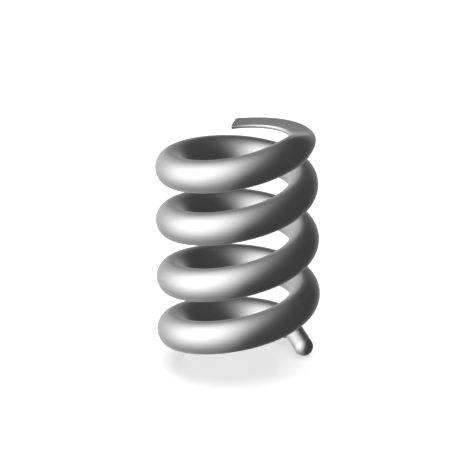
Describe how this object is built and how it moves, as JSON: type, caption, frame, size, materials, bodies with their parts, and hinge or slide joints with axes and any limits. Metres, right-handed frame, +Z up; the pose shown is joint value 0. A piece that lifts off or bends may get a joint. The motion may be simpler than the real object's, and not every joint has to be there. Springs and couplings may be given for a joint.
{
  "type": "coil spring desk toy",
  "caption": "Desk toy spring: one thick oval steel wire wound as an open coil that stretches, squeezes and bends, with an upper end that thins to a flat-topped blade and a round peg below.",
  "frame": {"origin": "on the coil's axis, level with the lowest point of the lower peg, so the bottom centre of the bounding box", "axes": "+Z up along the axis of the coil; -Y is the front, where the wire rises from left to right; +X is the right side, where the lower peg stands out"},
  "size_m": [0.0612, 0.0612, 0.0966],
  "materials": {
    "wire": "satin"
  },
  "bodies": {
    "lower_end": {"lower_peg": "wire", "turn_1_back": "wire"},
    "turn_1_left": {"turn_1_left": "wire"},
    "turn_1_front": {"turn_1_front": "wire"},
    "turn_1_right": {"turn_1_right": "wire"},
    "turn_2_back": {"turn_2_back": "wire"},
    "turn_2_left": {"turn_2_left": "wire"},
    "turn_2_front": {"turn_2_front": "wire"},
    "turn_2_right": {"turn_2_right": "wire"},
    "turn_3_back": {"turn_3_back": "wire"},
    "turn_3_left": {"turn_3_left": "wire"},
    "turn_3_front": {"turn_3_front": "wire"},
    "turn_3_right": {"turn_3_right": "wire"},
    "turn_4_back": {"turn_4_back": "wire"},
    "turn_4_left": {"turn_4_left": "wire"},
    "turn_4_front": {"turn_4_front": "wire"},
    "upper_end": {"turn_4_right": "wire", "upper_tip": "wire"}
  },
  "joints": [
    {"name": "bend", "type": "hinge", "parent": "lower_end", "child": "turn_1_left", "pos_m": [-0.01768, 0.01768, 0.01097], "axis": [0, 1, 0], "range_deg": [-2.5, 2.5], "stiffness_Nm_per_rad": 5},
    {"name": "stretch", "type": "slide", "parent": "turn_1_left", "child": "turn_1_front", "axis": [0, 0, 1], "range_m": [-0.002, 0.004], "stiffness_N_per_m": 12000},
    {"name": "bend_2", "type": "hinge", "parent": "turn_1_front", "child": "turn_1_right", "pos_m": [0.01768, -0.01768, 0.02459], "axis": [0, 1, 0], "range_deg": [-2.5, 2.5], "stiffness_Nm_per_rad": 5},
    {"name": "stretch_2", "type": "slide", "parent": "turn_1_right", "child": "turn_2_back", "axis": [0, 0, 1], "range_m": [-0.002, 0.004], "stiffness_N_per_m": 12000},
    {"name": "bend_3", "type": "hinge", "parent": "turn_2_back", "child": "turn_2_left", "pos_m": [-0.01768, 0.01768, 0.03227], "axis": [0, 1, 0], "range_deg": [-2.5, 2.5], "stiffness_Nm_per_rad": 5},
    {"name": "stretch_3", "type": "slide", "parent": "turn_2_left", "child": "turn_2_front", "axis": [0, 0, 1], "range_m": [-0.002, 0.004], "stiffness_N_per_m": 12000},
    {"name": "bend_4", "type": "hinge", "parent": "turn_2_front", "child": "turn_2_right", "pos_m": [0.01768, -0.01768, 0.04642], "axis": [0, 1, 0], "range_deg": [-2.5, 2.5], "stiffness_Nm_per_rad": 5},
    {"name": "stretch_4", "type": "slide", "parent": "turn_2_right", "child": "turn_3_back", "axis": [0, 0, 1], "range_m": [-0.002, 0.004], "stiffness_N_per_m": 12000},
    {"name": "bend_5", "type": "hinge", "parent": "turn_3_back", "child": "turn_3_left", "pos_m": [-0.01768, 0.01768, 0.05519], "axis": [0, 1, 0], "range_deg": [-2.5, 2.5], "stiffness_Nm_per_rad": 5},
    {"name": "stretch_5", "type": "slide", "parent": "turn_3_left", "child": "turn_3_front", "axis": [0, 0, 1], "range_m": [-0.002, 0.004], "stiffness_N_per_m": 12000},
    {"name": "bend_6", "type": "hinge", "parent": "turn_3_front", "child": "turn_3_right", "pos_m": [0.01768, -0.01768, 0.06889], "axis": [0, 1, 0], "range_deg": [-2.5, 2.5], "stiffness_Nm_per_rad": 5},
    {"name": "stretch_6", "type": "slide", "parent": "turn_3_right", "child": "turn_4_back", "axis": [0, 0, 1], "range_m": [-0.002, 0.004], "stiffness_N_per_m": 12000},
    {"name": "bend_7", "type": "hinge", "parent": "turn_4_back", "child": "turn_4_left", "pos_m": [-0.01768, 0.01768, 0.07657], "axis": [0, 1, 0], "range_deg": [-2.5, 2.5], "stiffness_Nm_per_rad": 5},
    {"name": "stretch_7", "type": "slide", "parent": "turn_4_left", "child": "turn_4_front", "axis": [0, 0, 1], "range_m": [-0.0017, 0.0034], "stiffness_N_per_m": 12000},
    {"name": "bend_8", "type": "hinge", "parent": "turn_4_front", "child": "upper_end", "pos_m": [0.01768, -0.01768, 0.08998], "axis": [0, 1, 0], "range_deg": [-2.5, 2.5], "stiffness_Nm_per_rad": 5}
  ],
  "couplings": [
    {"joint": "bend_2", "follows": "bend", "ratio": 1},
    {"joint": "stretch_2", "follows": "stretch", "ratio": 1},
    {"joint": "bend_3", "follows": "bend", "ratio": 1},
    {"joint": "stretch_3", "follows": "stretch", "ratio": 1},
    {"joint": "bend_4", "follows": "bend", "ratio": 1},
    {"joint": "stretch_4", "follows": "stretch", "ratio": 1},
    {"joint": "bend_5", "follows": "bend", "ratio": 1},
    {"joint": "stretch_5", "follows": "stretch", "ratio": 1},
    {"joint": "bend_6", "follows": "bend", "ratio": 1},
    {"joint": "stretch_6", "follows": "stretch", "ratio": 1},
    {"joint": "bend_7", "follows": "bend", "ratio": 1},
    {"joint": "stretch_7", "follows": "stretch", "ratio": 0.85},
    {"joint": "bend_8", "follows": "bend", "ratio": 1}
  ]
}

# # #

**Goal of the exercise**: Each line must be given again exactly as written above.

**Solved exercise**:
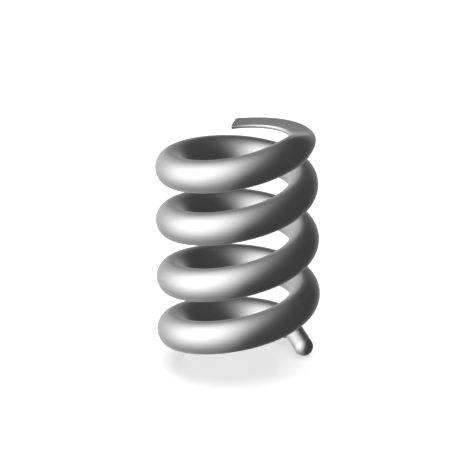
Describe how this object is built and how it moves, as JSON: type, caption, frame, size, materials, bodies with their parts, and hinge or slide joints with axes and any limits. Metres, right-handed frame, +Z up; the pose shown is joint value 0. A piece that lifts off or bends may get a joint. The motion may be simpler than the real object's, and not every joint has to be there. Springs and couplings may be given for a joint.
{
  "type": "coil spring desk toy",
  "caption": "Desk toy spring: one thick oval steel wire wound as an open coil that stretches, squeezes and bends, with an upper end that thins to a flat-topped blade and a round peg below.",
  "frame": {"origin": "on the coil's axis, level with the lowest point of the lower peg, so the bottom centre of the bounding box", "axes": "+Z up along the axis of the coil; -Y is the front, where the wire rises from left to right; +X is the right side, where the lower peg stands out"},
  "size_m": [0.0612, 0.0612, 0.0966],
  "materials": {
    "wire": "satin"
  },
  "bodies": {
    "lower_end": {"lower_peg": "wire", "turn_1_back": "wire"},
    "turn_1_left": {"turn_1_left": "wire"},
    "turn_1_front": {"turn_1_front": "wire"},
    "turn_1_right": {"turn_1_right": "wire"},
    "turn_2_back": {"turn_2_back": "wire"},
    "turn_2_left": {"turn_2_left": "wire"},
    "turn_2_front": {"turn_2_front": "wire"},
    "turn_2_right": {"turn_2_right": "wire"},
    "turn_3_back": {"turn_3_back": "wire"},
    "turn_3_left": {"turn_3_left": "wire"},
    "turn_3_front": {"turn_3_front": "wire"},
    "turn_3_right": {"turn_3_right": "wire"},
    "turn_4_back": {"turn_4_back": "wire"},
    "turn_4_left": {"turn_4_left": "wire"},
    "turn_4_front": {"turn_4_front": "wire"},
    "upper_end": {"turn_4_right": "wire", "upper_tip": "wire"}
  },
  "joints": [
    {"name": "bend", "type": "hinge", "parent": "lower_end", "child": "turn_1_left", "pos_m": [-0.01768, 0.01768, 0.01097], "axis": [0, 1, 0], "range_deg": [-2.5, 2.5], "stiffness_Nm_per_rad": 5},
    {"name": "stretch", "type": "slide", "parent": "turn_1_left", "child": "turn_1_front", "axis": [0, 0, 1], "range_m": [-0.002, 0.004], "stiffness_N_per_m": 12000},
    {"name": "bend_2", "type": "hinge", "parent": "turn_1_front", "child": "turn_1_right", "pos_m": [0.01768, -0.01768, 0.02459], "axis": [0, 1, 0], "range_deg": [-2.5, 2.5], "stiffness_Nm_per_rad": 5},
    {"name": "stretch_2", "type": "slide", "parent": "turn_1_right", "child": "turn_2_back", "axis": [0, 0, 1], "range_m": [-0.002, 0.004], "stiffness_N_per_m": 12000},
    {"name": "bend_3", "type": "hinge", "parent": "turn_2_back", "child": "turn_2_left", "pos_m": [-0.01768, 0.01768, 0.03227], "axis": [0, 1, 0], "range_deg": [-2.5, 2.5], "stiffness_Nm_per_rad": 5},
    {"name": "stretch_3", "type": "slide", "parent": "turn_2_left", "child": "turn_2_front", "axis": [0, 0, 1], "range_m": [-0.002, 0.004], "stiffness_N_per_m": 12000},
    {"name": "bend_4", "type": "hinge", "parent": "turn_2_front", "child": "turn_2_right", "pos_m": [0.01768, -0.01768, 0.04642], "axis": [0, 1, 0], "range_deg": [-2.5, 2.5], "stiffness_Nm_per_rad": 5},
    {"name": "stretch_4", "type": "slide", "parent": "turn_2_right", "child": "turn_3_back", "axis": [0, 0, 1], "range_m": [-0.002, 0.004], "stiffness_N_per_m": 12000},
    {"name": "bend_5", "type": "hinge", "parent": "turn_3_back", "child": "turn_3_left", "pos_m": [-0.01768, 0.01768, 0.05519], "axis": [0, 1, 0], "range_deg": [-2.5, 2.5], "stiffness_Nm_per_rad": 5},
    {"name": "stretch_5", "type": "slide", "parent": "turn_3_left", "child": "turn_3_front", "axis": [0, 0, 1], "range_m": [-0.002, 0.004], "stiffness_N_per_m": 12000},
    {"name": "bend_6", "type": "hinge", "parent": "turn_3_front", "child": "turn_3_right", "pos_m": [0.01768, -0.01768, 0.06889], "axis": [0, 1, 0], "range_deg": [-2.5, 2.5], "stiffness_Nm_per_rad": 5},
    {"name": "stretch_6", "type": "slide", "parent": "turn_3_right", "child": "turn_4_back", "axis": [0, 0, 1], "range_m": [-0.002, 0.004], "stiffness_N_per_m": 12000},
    {"name": "bend_7", "type": "hinge", "parent": "turn_4_back", "child": "turn_4_left", "pos_m": [-0.01768, 0.01768, 0.07657], "axis": [0, 1, 0], "range_deg": [-2.5, 2.5], "stiffness_Nm_per_rad": 5},
    {"name": "stretch_7", "type": "slide", "parent": "turn_4_left", "child": "turn_4_front", "axis": [0, 0, 1], "range_m": [-0.0017, 0.0034], "stiffness_N_per_m": 12000},
    {"name": "bend_8", "type": "hinge", "parent": "turn_4_front", "child": "upper_end", "pos_m": [0.01768, -0.01768, 0.08998], "axis": [0, 1, 0], "range_deg": [-2.5, 2.5], "stiffness_Nm_per_rad": 5}
  ],
  "couplings": [
    {"joint": "bend_2", "follows": "bend", "ratio": 1},
    {"joint": "stretch_2", "follows": "stretch", "ratio": 1},
    {"joint": "bend_3", "follows": "bend", "ratio": 1},
    {"joint": "stretch_3", "follows": "stretch", "ratio": 1},
    {"joint": "bend_4", "follows": "bend", "ratio": 1},
    {"joint": "stretch_4", "follows": "stretch", "ratio": 1},
    {"joint": "bend_5", "follows": "bend", "ratio": 1},
    {"joint": "stretch_5", "follows": "stretch", "ratio": 1},
    {"joint": "bend_6", "follows": "bend", "ratio": 1},
    {"joint": "stretch_6", "follows": "stretch", "ratio": 1},
    {"joint": "bend_7", "follows": "bend", "ratio": 1},
    {"joint": "stretch_7", "follows": "stretch", "ratio": 0.85},
    {"joint": "bend_8", "follows": "bend", "ratio": 1}
  ]
}